Nothing's for certain, yet. We're only talking about three games. But look at the league rankings: The Jaguars are 14th in the league in rushing and 10th in rush-defense, and that after having been 23rd against the run following the season-opener in Carolina.

There's more: The Jaguars are 12th in rushing average and a sensational third in rush-defense average.

You gotta be lovin' this. Is it really possible this team is embracing these most fundamental of football acts? A reporter referred to it as "big boy football," which brought a chuckle from Jack Del Rio. Or was that a gloat?

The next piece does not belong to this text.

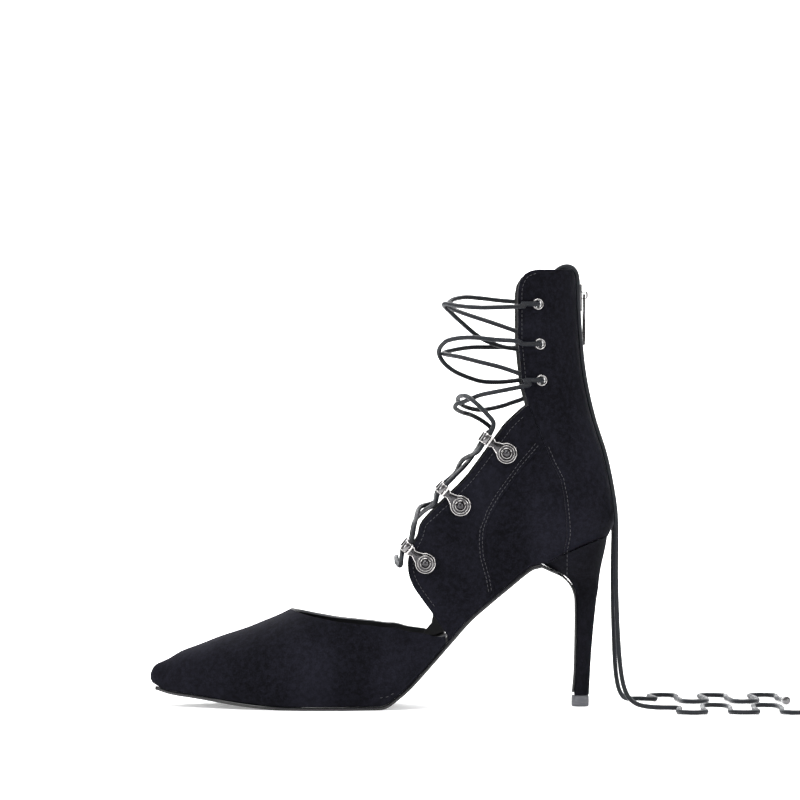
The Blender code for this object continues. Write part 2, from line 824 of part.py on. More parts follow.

So, how has this happened? You could say you're supposed to stop the run when you draft defensive tackles with the ninth and 13th selections of consecutive drafts, and you're right. But you don't play defense with just two guys, and Mike Peterson isn't exactly your prototype middle linebacker.

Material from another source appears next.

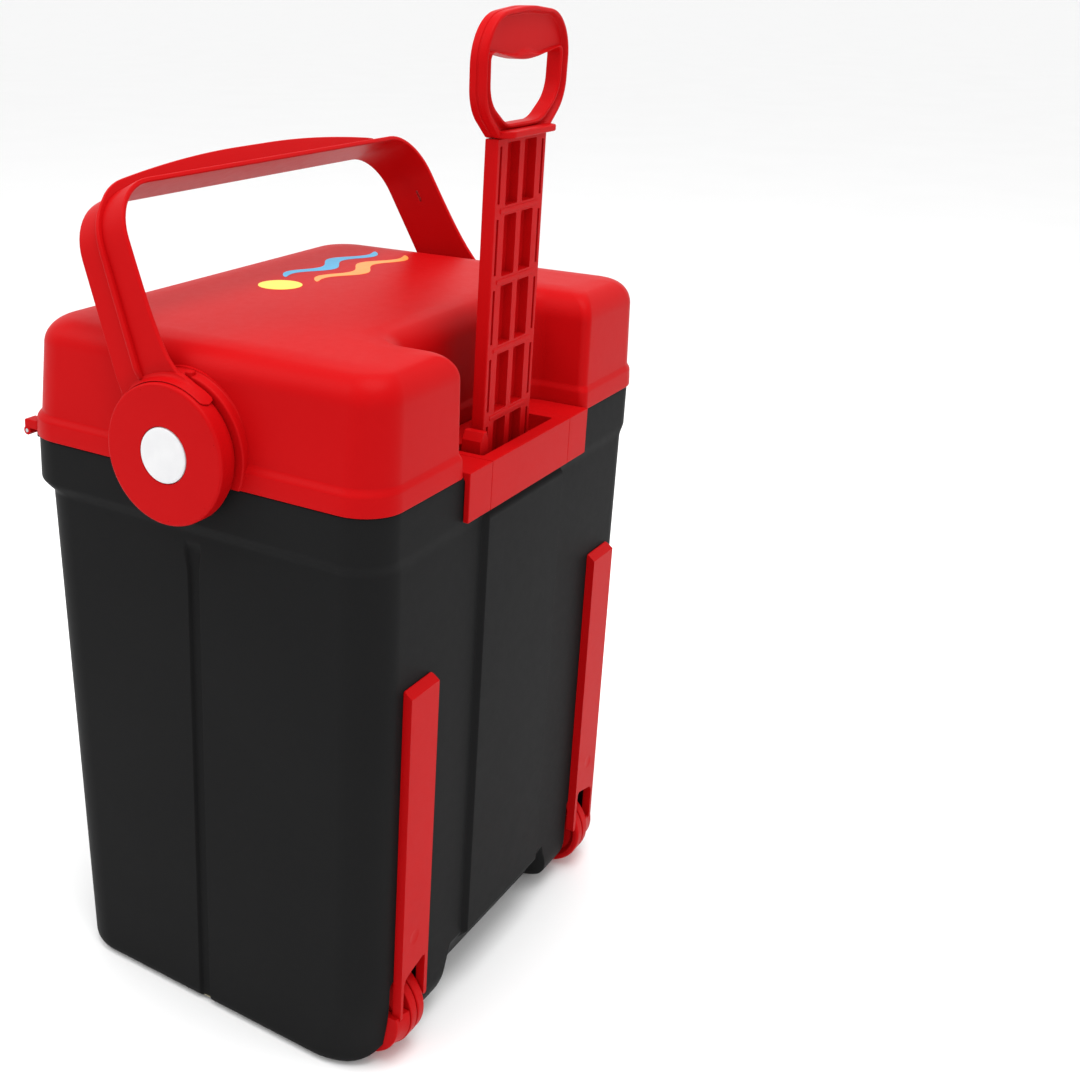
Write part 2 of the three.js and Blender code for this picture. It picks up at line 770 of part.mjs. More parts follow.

Maybe it goes back to something Del Rio has said: "We WILL stop the run," he promised. Maybe he made that point so perfectly clear to his players that they had no choice but to do it.

Yeah, you're thinking it sure would be nice if Del Rio would say, "We WILL stop the pass, too," but let's take it one step at a time. If this, in fact, is truly happening, these first steps of the new era in Jaguars football could be more accurately described as giant leaps.

Maybe this is all just wishful thinking. Maybe it'll all evaporate over the next couple of weeks. But what if it doesn't? What if this becomes this team's true personality?

Oh, baby! Bring on the Titans. After all of those years of being out-muscled and physically whipped by Jeff Fisher's smug bunch, wouldn't it be worth whatever miserable record this season might produce just to be able to stand toe-to-toe with the Nashville boys and wipe that smirk off their faces?

You know what I mean. That's always been the Jaguars' problem with the Titans. The Titans have always been the neighborhood bully and the Jaguars have always limped home with a fat lip.

This is how you get the attention of teams of the Titans' ilk. They could care less about all of your pretty passes and glitzy formations. They get their kicks out of coming to your house and pushing your nose in your dirt.

What if it all stopped this season? Forget about the scoreboard. What if, all of a sudden, the Jaguars developed a reputation for being a "big boy football team?" Could you live with that?